Dataset excerpt>
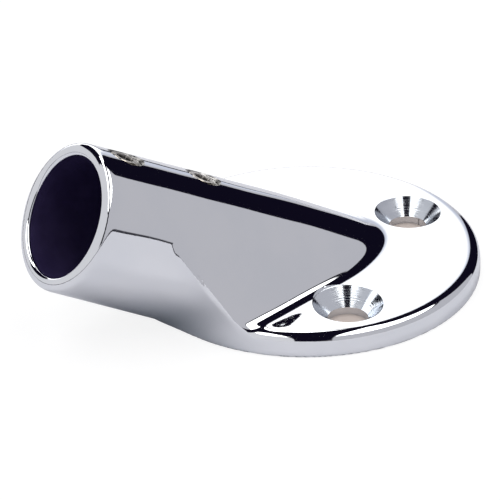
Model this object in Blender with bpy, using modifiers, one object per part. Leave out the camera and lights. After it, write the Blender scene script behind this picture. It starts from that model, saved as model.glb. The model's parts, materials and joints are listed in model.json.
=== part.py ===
"""Stanchion base: a round deck flange with a tubular socket leaning over its edge.

The casting is one piece: a round flange, an inclined socket with a blind bore, and a
fairing that carries the flange's rim up to the socket's sides. Three countersunk holes
take the deck screws, and two set screws in the socket's top clamp the rail tube.

Frame: metres, +Z up and away from the deck. The origin is the centre of the flange's
underside, the socket opens towards -X, and the part is symmetric about the XZ plane.
"""
import math

import bmesh
import bpy
from mathutils import Matrix, Vector

PART_NAME = "stanchion_base"
MM = 0.001

# Flange
FLANGE_RADIUS = 34.0 * MM
FLANGE_THICKNESS = 4.75 * MM
RIM_ROUNDING = 2.4 * MM

# Socket: a slightly tapered tube, thinnest at its mouth
SOCKET_ANGLE = math.radians(30.0)        # rise of the socket's axis above the deck
MOUTH_CENTRE = Vector((-51.7 * MM, 0.0, 26.4 * MM))
MOUTH_RADIUS = 13.85 * MM
SOCKET_DRAFT = 0.023                     # growth of the radius per unit of length
SOCKET_LENGTH = 80.0 * MM                # long enough to end inside the flange
LIP_ROUNDING = 1.2 * MM
BORE_RADIUS = 11.25 * MM                 # takes a 22.2 mm rail tube
BORE_DEPTH = 28.5 * MM
BORE_LIP = 0.5 * MM

# Fairing: two planes that touch the socket's sides and spread towards the deck
TANGENT_ANGLE = math.radians(60.0)       # from the socket's top line, about its axis
FRONT_LEAN = 0.27                        # outward lean of the fairing's front
FAIRING_TOP = 24.0 * MM
WEDGE_DEPTH = 40.0 * MM                  # deep enough to pass below the deck plane
UNDER_DECK_SIZE = 240.0 * MM             # wider than the whole part

# Deck screw holes, countersunk at 82 degrees for 1/4 in flat heads
HOLE_CIRCLE_RADIUS = 23.85 * MM
HOLE_BEARINGS = [math.radians(angle) for angle in (0.0, 103.0, -103.0)]
HOLE_RADIUS = 3.85 * MM
COUNTERSINK_RADIUS = 6.65 * MM
COUNTERSINK_HALF_ANGLE = math.radians(41.0)

# Set screws, M6 with a hexagon socket
SET_SCREW_STATIONS = {"set_screw_outer": 7.4 * MM, "set_screw_inner": 25.3 * MM}
SCREW_RADIUS = 2.95 * MM
SCREW_LENGTH = 4.0 * MM
SCREW_SINK = 0.35 * MM                   # how far the screw's top sits below the surface
SCREW_CHAMFER = 0.45 * MM
HEX_ACROSS_FLATS = 3.0 * MM
HEX_DEPTH = 2.0 * MM
CUP_RADIUS = 1.5 * MM
CUP_DEPTH = 0.6 * MM
RUNNING_GAP = 0.3 * MM
TAPPED_MOUTH_RADIUS = 3.8 * MM

# Facets
FLANGE_STEPS = 96
SOCKET_STEPS = 72
HOLE_STEPS = 32
SCREW_STEPS = 32
ROUNDING_STEPS = 4
OVERSHOOT = 2.0 * MM                     # how far a cutter runs past what it cuts

INTO_FLANGE = Vector((math.cos(SOCKET_ANGLE), 0.0, -math.sin(SOCKET_ANGLE)))
SOCKET_TOP = Vector((math.sin(SOCKET_ANGLE), 0.0, math.cos(SOCKET_ANGLE)))


def clear_scene():
    for obj in list(bpy.data.objects):
        bpy.data.objects.remove(obj, do_unlink=True)


def add_collection(name):
    collection = bpy.data.collections.new(name)
    bpy.context.scene.collection.children.link(collection)
    return collection


def add_material(name, colour, roughness, metallic):
    material = bpy.data.materials.new(name)
    material.use_nodes = True
    shader = material.node_tree.nodes["Principled BSDF"]
    shader.inputs["Base Color"].default_value = (*colour, 1.0)
    shader.inputs["Roughness"].default_value = roughness
    shader.inputs["Metallic"].default_value = metallic
    material.diffuse_color = (*colour, 1.0)
    return material


def add_object(name, mesh, collection):
    obj = bpy.data.objects.new(name, mesh)
    collection.objects.link(obj)
    return obj


def hide_helper(obj):
    """Mark an object as a cutter or an added volume, not a part."""
    obj.hide_render = True
    obj.display_type = "WIRE"
    return obj


def frame_along(origin, axis):
    """A placement whose local +Z is the given axis and whose local Y stays level."""
    z = axis.normalized()
    y = Vector((0.0, 1.0, 0.0))
    x = y.cross(z).normalized()
    return Matrix.Translation(origin) @ Matrix((x, y, z)).transposed().to_4x4()


def arc(centre, radius, start, end, steps=ROUNDING_STEPS):
    """Points of an arc in the profile plane, from one angle to another in degrees."""
    points = []
    for i in range(steps + 1):
        angle = math.radians(start + (end - start) * i / steps)
        points.append((centre[0] + radius * math.cos(angle), centre[1] + radius * math.sin(angle)))
    return points


def turned(name, profile, steps, collection, placement=None):
    """Spin a profile of (radius, height) points, given from the top down, about local Z."""
    mesh = bpy.data.meshes.new(name)
    points = [(radius, 0.0, height) for radius, height in profile]
    edges = [(i, i + 1) for i in range(len(points) - 1)]
    mesh.from_pydata(points, edges, [])
    obj = add_object(name, mesh, collection)
    if placement is not None:
        obj.matrix_world = placement
    spin = obj.modifiers.new("Spin", "SCREW")
    spin.axis = "Z"
    spin.angle = math.tau
    spin.steps = steps
    spin.render_steps = steps
    spin.use_merge_vertices = True
    spin.merge_threshold = 1e-7
    spin.use_smooth_shade = True
    return obj


def combine(target, other, operation):
    modifier = target.modifiers.new(other.name, "BOOLEAN")
    modifier.operation = operation
    modifier.solver = "EXACT"
    modifier.object = other


def socket_radius(station):
    """Outer radius of the socket at a distance from its mouth."""
    return MOUTH_RADIUS + SOCKET_DRAFT * station


def flange_blank(collection):
    """The flange, left thick below the deck plane until the underside is cut flat."""
    rim_centre = (FLANGE_RADIUS - RIM_ROUNDING, FLANGE_THICKNESS - RIM_ROUNDING)
    profile = [(0.0, FLANGE_THICKNESS)]
    profile += arc(rim_centre, RIM_ROUNDING, 90.0, 0.0)
    profile += [(FLANGE_RADIUS, -OVERSHOOT), (0.0, -OVERSHOOT)]
    return turned("casting", profile, FLANGE_STEPS, collection)


def socket_blank(collection):
    """The socket's outside, with local +Z pointing out of its mouth."""
    lip_centre = (MOUTH_RADIUS - LIP_ROUNDING, -LIP_ROUNDING)
    profile = [(0.0, 0.0)]
    profile += arc(lip_centre, LIP_ROUNDING, 90.0, 0.0)
    profile += [(socket_radius(SOCKET_LENGTH), -SOCKET_LENGTH), (0.0, -SOCKET_LENGTH)]
    placement = frame_along(MOUTH_CENTRE, -INTO_FLANGE)
    return hide_helper(turned("socket_blank", profile, SOCKET_STEPS, collection, placement))


def bore_cutter(collection):
    lip_centre = (BORE_RADIUS + BORE_LIP, -BORE_LIP)
    profile = [(0.0, OVERSHOOT), (BORE_RADIUS + BORE_LIP, OVERSHOOT)]
    profile += arc(lip_centre, BORE_LIP, 90.0, 180.0)
    profile += [(BORE_RADIUS, -BORE_DEPTH), (0.0, -BORE_DEPTH)]
    placement = frame_along(MOUTH_CENTRE, -INTO_FLANGE)
    return hide_helper(turned("bore_cutter", profile, SOCKET_STEPS, collection, placement))


def fairing_wedge(collection):
    """A long wedge under the socket, whose two sides touch the socket's draft."""
    spread = WEDGE_DEPTH / math.tan(TANGENT_ANGLE)
    bm = bmesh.new()
    bmesh.ops.create_cube(bm, size=2.0)
    for vertex in bm.verts:
        side, along, up = vertex.co
        station = SOCKET_LENGTH * (1.0 + along) / 2.0
        radius = socket_radius(station)
        half_width = radius * math.sin(TANGENT_ANGLE)
        height = radius * math.cos(TANGENT_ANGLE)
        if up < 0.0:
            half_width += spread
            height -= WEDGE_DEPTH
        centre = MOUTH_CENTRE + INTO_FLANGE * station + SOCKET_TOP * height
        vertex.co = centre + Vector((0.0, side * half_width, 0.0))
    bmesh.ops.recalc_face_normals(bm, faces=bm.faces)
    mesh = bpy.data.meshes.new("fairing_wedge")
    bm.to_mesh(mesh)
    bm.free()
    return hide_helper(add_object("fairing_wedge", mesh, collection))


def fairing_front(collection):
    """The rim's outline carried up to the socket, leaning out a little as it rises."""
    bottom = -OVERSHOOT
    profile = [
        (0.0, FAIRING_TOP),
        (FLANGE_RADIUS + FRONT_LEAN * (FAIRING_TOP - FLANGE_THICKNESS), FAIRING_TOP),
        (FLANGE_RADIUS, FLANGE_THICKNESS),
        (FLANGE_RADIUS, bottom),
        (0.0, bottom),
    ]
    return turned("fairing", profile, FLANGE_STEPS, collection)


def under_deck(collection):
    """Everything below the deck plane, which leaves the underside flat."""
    bm = bmesh.new()
    bmesh.ops.create_cube(bm, size=UNDER_DECK_SIZE)
    bmesh.ops.translate(bm, verts=bm.verts, vec=(0.0, 0.0, -UNDER_DECK_SIZE / 2.0))
    mesh = bpy.data.meshes.new("under_deck")
    bm.to_mesh(mesh)
    bm.free()
    return hide_helper(add_object("under_deck", mesh, collection))


def deck_screw_cutter(name, bearing, collection):
    """A clearance hole with a countersink open at the flange's top."""
    slope = math.tan(COUNTERSINK_HALF_ANGLE)
    cone_depth = (COUNTERSINK_RADIUS - HOLE_RADIUS) / slope
    top = FLANGE_THICKNESS + OVERSHOOT
    profile = [
        (0.0, top),
        (COUNTERSINK_RADIUS + OVERSHOOT * slope, top),
        (HOLE_RADIUS, FLANGE_THICKNESS - cone_depth),
        (HOLE_RADIUS, -OVERSHOOT),
        (0.0, -OVERSHOOT),
    ]
    place = Vector((math.cos(bearing), math.sin(bearing), 0.0)) * HOLE_CIRCLE_RADIUS
    placement = Matrix.Translation(place)
    return hide_helper(turned(name, profile, HOLE_STEPS, collection, placement))


def tapped_hole_cutter(name, station, collection):
    """A hole for a set screw through the socket's top wall, with a chamfered mouth."""
    surface = socket_radius(station)
    hole_radius = SCREW_RADIUS + RUNNING_GAP
    mouth_depth = TAPPED_MOUTH_RADIUS - hole_radius
    profile = [
        (0.0, surface + OVERSHOOT),
        (TAPPED_MOUTH_RADIUS + OVERSHOOT, surface + OVERSHOOT),
        (hole_radius, surface - mouth_depth),
        (hole_radius, BORE_RADIUS / 2.0),
        (0.0, BORE_RADIUS / 2.0),
    ]
    placement = frame_along(MOUTH_CENTRE + INTO_FLANGE * station, SOCKET_TOP)
    return hide_helper(turned(name, profile, HOLE_STEPS, collection, placement))


def build_casting(parts, helpers):
    casting = flange_blank(parts)
    fairing = fairing_front(helpers)
    combine(fairing, fairing_wedge(helpers), "INTERSECT")
    hide_helper(fairing)
    combine(casting, socket_blank(helpers), "UNION")
    combine(casting, fairing, "UNION")
    combine(casting, under_deck(helpers), "DIFFERENCE")
    combine(casting, bore_cutter(helpers), "DIFFERENCE")
    for i, bearing in enumerate(HOLE_BEARINGS, start=1):
        combine(casting, deck_screw_cutter(f"deck_screw_hole_{i}", bearing, helpers), "DIFFERENCE")
    for name, station in SET_SCREW_STATIONS.items():
        combine(casting, tapped_hole_cutter(f"{name}_hole", station, helpers), "DIFFERENCE")
    return casting


def hex_cutter(name, placement, collection):
    bm = bmesh.new()
    across_corners = HEX_ACROSS_FLATS / math.cos(math.pi / 6.0)
    bmesh.ops.create_cone(
        bm, cap_ends=True, segments=6, depth=2.0 * HEX_DEPTH,
        radius1=across_corners / 2.0, radius2=across_corners / 2.0,
    )
    mesh = bpy.data.meshes.new(name)
    bm.to_mesh(mesh)
    bm.free()
    cutter = add_object(name, mesh, collection)
    cutter.matrix_world = placement
    return hide_helper(cutter)


def build_set_screw(name, station, parts, helpers):
    """A headless screw with its origin at its top, on the tapped hole's axis."""
    top = MOUTH_CENTRE + INTO_FLANGE * station + SOCKET_TOP * (socket_radius(station) - SCREW_SINK)
    placement = frame_along(top, SOCKET_TOP)
    profile = [
        (0.0, 0.0),
        (SCREW_RADIUS - SCREW_CHAMFER, 0.0),
        (SCREW_RADIUS, -SCREW_CHAMFER),
        (SCREW_RADIUS, -SCREW_LENGTH + 2.0 * SCREW_CHAMFER),
        (CUP_RADIUS + SCREW_CHAMFER, -SCREW_LENGTH),
        (CUP_RADIUS, -SCREW_LENGTH),
        (0.0, -SCREW_LENGTH + CUP_DEPTH),
    ]
    screw = turned(name, profile, SCREW_STEPS, parts, placement)
    combine(screw, hex_cutter(f"{name}_hex", placement, helpers), "DIFFERENCE")
    return screw


def main():
    clear_scene()
    parts = add_collection(PART_NAME)
    helpers = add_collection("cutters")
    chrome = add_material("polished_chrome", (0.80, 0.81, 0.83), 0.06, 1.0)
    steel = add_material("stainless_steel", (0.58, 0.57, 0.54), 0.28, 1.0)
    casting = build_casting(parts, helpers)
    casting.data.materials.append(chrome)
    for name, station in SET_SCREW_STATIONS.items():
        screw = build_set_screw(name, station, parts, helpers)
        screw.data.materials.append(steel)


main()
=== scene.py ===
"""Looks of the stanchion base: the casting's finished surface, its set screws and a small studio.

The casting is drawn as a distance field, so that its fillets and roundings run into each other as
they do on a polished casting. The field's zero surface is meshed, and the bore and the holes are
then cut into it as a machinist would cut them.
"""
import itertools
import json
import math

import bpy
import numpy as np
from mathutils import Matrix, Vector


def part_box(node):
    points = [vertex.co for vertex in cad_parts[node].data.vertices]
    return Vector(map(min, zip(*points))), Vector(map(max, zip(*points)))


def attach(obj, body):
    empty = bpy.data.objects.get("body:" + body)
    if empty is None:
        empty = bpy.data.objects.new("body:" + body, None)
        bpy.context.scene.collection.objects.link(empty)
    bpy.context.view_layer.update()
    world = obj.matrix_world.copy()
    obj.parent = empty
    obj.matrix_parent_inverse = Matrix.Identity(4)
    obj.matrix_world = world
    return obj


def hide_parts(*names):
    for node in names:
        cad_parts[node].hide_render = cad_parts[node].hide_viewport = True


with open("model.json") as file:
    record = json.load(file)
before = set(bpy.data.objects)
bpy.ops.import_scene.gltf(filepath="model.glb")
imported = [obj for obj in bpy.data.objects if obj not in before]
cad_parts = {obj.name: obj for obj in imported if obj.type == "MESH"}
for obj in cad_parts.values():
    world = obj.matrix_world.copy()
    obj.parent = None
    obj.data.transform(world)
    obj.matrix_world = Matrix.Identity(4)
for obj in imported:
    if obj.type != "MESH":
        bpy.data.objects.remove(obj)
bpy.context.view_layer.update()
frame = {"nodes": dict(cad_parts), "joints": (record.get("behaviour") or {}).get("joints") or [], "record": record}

MM = 0.001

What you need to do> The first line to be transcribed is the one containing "0.54), 0.28, 1.0)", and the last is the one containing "a small studio.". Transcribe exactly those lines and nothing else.

Completed exercise>
    steel = add_material("stainless_steel", (0.58, 0.57, 0.54), 0.28, 1.0)
    casting = build_casting(parts, helpers)
    casting.data.materials.append(chrome)
    for name, station in SET_SCREW_STATIONS.items():
        screw = build_set_screw(name, station, parts, helpers)
        screw.data.materials.append(steel)


main()
=== scene.py ===
"""Looks of the stanchion base: the casting's finished surface, its set screws and a small studio.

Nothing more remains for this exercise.